Al final del bachillerato es una minoría la que sabe redactar un análisis de un tema en un folio, comprende un enunciado de cinco líneas, o es capaz de reconocer en un mapa cuáles son las provincias españolas o los países europeos, de sus respectivas capitales; y del resto de países del mundo, mejor ni hablamos. El pesimismo de Navarra le lleva a pronosticar que la figura del docente va a ser poco a poco suplantada por una suerte de monitor de actividades estimulantes en la anunciada hiperaula. Y vaticina, además, que aprender se va a convertir una actividad privada o semiclandestina: “Y habrá que pagar para obtener auténtico conocimiento, por supuesto, fuera de la escuela obligatoria”.

La solución al desmoronamiento cognitivo de la población escolar que estamos viviendo no consiste en tomar medidas que tienen como único objetivo ocultar el fracaso, sea con la promoción de curso con dos o más suspensos o mediante la obligatoriedad de la enseñanza hasta los 18 años que, dicho sea de paso, también maquillaría el alarmante paro juvenil.

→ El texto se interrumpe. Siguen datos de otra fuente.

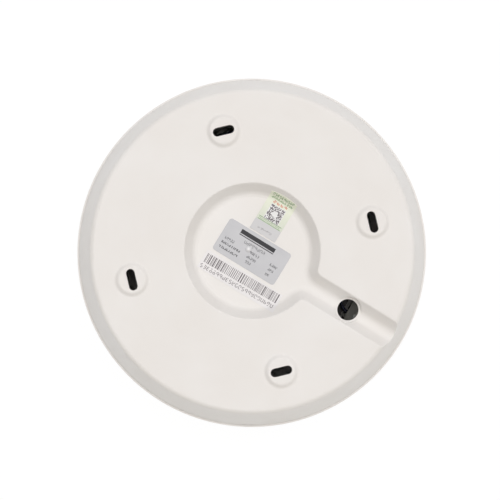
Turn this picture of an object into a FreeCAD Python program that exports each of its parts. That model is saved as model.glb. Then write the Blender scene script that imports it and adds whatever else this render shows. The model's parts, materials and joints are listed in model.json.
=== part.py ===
import FreeCAD, Part
import math
import os

import Sketcher

# A round surface-mount ceiling loudspeaker for a 70 V or 100 V line, in millimetres.
# +Z points up, out of the back and towards the ceiling. +X runs from the centre along the cable channel.
# The origin is the centre of the plane where the four pads touch the ceiling, so everything lies
# below z = 0 and the front rests on z = -overall_height.

DRIVING_DIMENSIONS = (
    # Housing as a whole
    ("outer_diameter", 205.0),
    ("overall_height", 66.0),
    ("parting_depth", 26.0),
    ("wall", 2.5),
    ("rib_thickness", 1.8),
    # Back plate
    ("pad_height", 1.2),
    ("back_face_radius", 93.1),
    ("back_rim_radius", 101.6),
    ("back_edge_round", 3.0),
    ("sloping_wall", 2.67),
    ("recess_radius", 39.2),
    ("recess_depth", 5.8),
    ("recess_draft", 45.0),
    ("recess_floor_round", 5.0),
    ("recess_edge_round", 1.2),
    ("channel_half_width", 8.3),
    ("channel_junction_round", 4.0),
    ("cable_hole_place", 64.7),
    ("cable_hole_radius", 6.15),
    ("cable_hole_seat_radius", 7.6),
    ("pad_circle_diameter", 142.0),
    ("pad_foot_radius", 9.7),
    ("pad_draft", 60.0),
    ("pad_edge_round", 2.5),
    ("slot_width", 5.0),
    ("slot_length", 12.5),
    ("pry_notch_half_width", 2.5),
    ("pry_notch_height", 1.5),
    ("pry_notch_angle", 120.0),
    ("stiffener_height", 5.0),
    # Retaining springs
    ("spring_circle_radius", 84.0),
    ("spring_angle", 22.5),
    ("spring_width", 10.0),
    ("spring_thickness", 0.6),
    ("spring_boss_radius", 4.0),
    ("spring_boss_height", 3.3),
    ("spring_foot_inner_reach", 4.0),
    ("spring_foot_outer_reach", 4.6),
    ("spring_hook_drop", 1.0),
    ("spring_hook_height", 2.4),
    ("spring_tail_drop", 7.0),
    # Labels
    ("label_thickness", 0.2),
    ("rating_label_length", 41.4),
    ("rating_label_width", 20.9),
    ("rating_label_y", 0.3),
    ("rating_label_corner", 1.8),
    ("serial_label_length", 51.0),
    ("serial_label_width", 11.6),
    ("serial_label_x", 3.0),
    ("serial_label_y", 18.4),
    ("security_label_half_width", 8.5),
    ("security_label_start", 11.0),
    ("security_label_end", 36.6),
    ("label_gap", 0.05),
    # Front housing
    ("shoulder_round", 18.0),
    ("front_opening_radius", 81.0),
    ("grille_seat_radius", 78.5),
    ("grille_recess", 1.0),
    ("grille_thickness", 1.0),
    ("baffle_depth", 60.0),
    ("baffle_thickness", 3.0),
    ("baffle_hole_radius", 56.0),
    ("ledge_thickness", 2.5),
    ("tongue_radius", 96.4),
    ("tongue_thickness", 2.4),
    ("tongue_rise", 6.0),
    ("tongue_drop", 4.0),
    ("boss_radius", 4.0),
    ("pilot_radius", 1.3),
    ("pilot_depth", 5.0),
    ("guide_post_radius", 1.3),
    ("guide_post_height", 11.0),
    ("guide_post_inset", 1.5),
    ("driver_boss_height", 3.6),
    ("shoulder_rib_bite", 1.2),
    ("shoulder_rib_rise", 8.0),
    ("transformer_shelf_width", 14.0),
    # Grille
    ("grille_hole_radius", 1.5),
    ("grille_hole_pitch", 5.2),
    ("grille_hole_rings", 14.0),
    ("grille_clearance", 0.2),
    ("cloth_thickness", 0.4),
    # Driver
    ("flange_radius", 65.0),
    ("driver_circle_diameter", 120.0),
    ("screw_angle", 45.0),
    ("gasket_thickness", 1.0),
    ("sheet_metal", 1.0),
    ("surround_centre_radius", 47.6),
    ("surround_roll", 3.4),
    ("surround_thickness", 0.5),
    ("surround_glue_width", 1.6),
    ("surround_flange_width", 2.8),
    ("coil_radius", 12.65),
    ("coil_thickness", 0.4),
    ("coil_reach", 2.0),
    ("former_thickness", 0.2),
    ("former_overhang", 1.5),
    ("former_rear_reach", 5.0),
    ("magnet_radius", 35.0),
    ("magnet_thickness", 9.0),
    ("plate_radius", 33.0),
    ("plate_thickness", 4.0),
    ("pole_radius", 12.0),
    ("air_gap", 0.85),
    ("magnet_bore_clearance", 3.0),
    ("magnet_back_depth", 15.0),
    ("basket_bore_clearance", 1.85),
    ("basket_neck_radius", 25.6),
    ("spider_shelf_radius", 27.1),
    ("spider_radius", 32.6),
    ("spider_depth", 7.0),
    ("basket_shoulder_radius", 45.9),
    ("basket_shoulder_depth", 15.2),
    ("window_inner_radius", 35.0),
    ("window_outer_radius", 45.5),
    ("window_half_angle", 20.0),
    ("spider_first_wave", 15.0),
    ("spider_last_wave", 26.4),
    ("spider_wave_height", 1.1),
    ("spider_thickness", 0.5),
    ("cone_neck_depth", 10.0),
    ("cone_thickness", 0.6),
    ("glue_gap", 0.05),
    ("dust_cap_radius", 14.2),
    ("dust_cap_offset", 1.75),
    ("dust_cap_bulge", 20.0),
    ("dust_cap_thickness", 0.4),
    ("tag_board_x", 54.2),
    ("tag_offset", 7.0),
    ("tag_spacing", 8.0),
    ("tag_board_thickness", 1.4),
    ("tag_board_height", 10.0),
    ("tag_width", 4.0),
    ("tag_thickness", 0.6),
    ("tag_rise", 3.0),
    # Line transformer
    ("core_length", 41.0),
    ("core_height", 34.0),
    ("core_stack", 16.0),
    ("core_x", 75.0),
    ("core_leg", 6.5),
    ("core_window", 7.5),
    ("bobbin_overhang", 8.0),
    ("bobbin_wall", 1.0),
    ("bobbin_clearance", 0.2),
    ("winding_inset", 0.6),
    ("winding_corner", 3.0),
    ("strap_inset", 1.0),
    ("ear_length", 4.0),
    ("shelf_height", 7.0),
    ("ear_reach", 26.5),
    # Terminal block
    ("block_x", 73.0),
    ("block_length", 34.0),
    ("block_width", 12.0),
    ("block_height", 12.0),
    ("block_shelf", 3.0),
    ("pole_pitch", 8.0),
    ("wire_way_width", 4.4),
    ("wire_way_height", 5.0),
    ("clamp_length", 8.0),
    ("clamp_bore_radius", 1.3),
    ("clamp_screw_radius", 1.8),
    ("clamp_screw_length", 3.2),
    ("clamp_screw_groove", 0.6),
    ("block_ear_height", 4.0),
    ("block_ear_length", 5.6),
    ("block_ear_offset", 0.2),
    # Leads and screws
    ("lead_radius", 0.9),
    ("tinsel_radius", 0.5),
    ("screw_shank_radius", 1.25),
    ("screw_head_radius", 2.9),
    ("screw_head_height", 1.9),
    ("screw_clearance", 0.3),
    ("long_screw_length", 6.5),
    # How far a cut runs on past the piece that it cuts, and how deep an added form is sunk in its piece
    ("overrun", 3.0),
    ("overlap", 0.5),
)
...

El futuro no puede ser otro que un proyecto a medio-largo plazo con la creación de una escuela pública prestigiosa, en cuya elaboración participen los agentes educativos (profesores, padres y madres, estudiantes…) y el papel de los pedagogos se reduzca a mínimos. Pero, mientras ese pacto no llega, ensayos como Prohibir aprender deberían ser una lectura imprescindible para todos, hasta para cualquier cargo educativo, incluidos consejeros, la ministra Celaá y Castells, el ministro desaparecido. Su lectura es también recomendable para todo aquel que aún crea en la democracia y en la res pública, sobre todo si no queremos que se cumpla la advertencia de John Le Carré con la que comienza este gran librito: “La barbarie es fruto de la mediocridad”.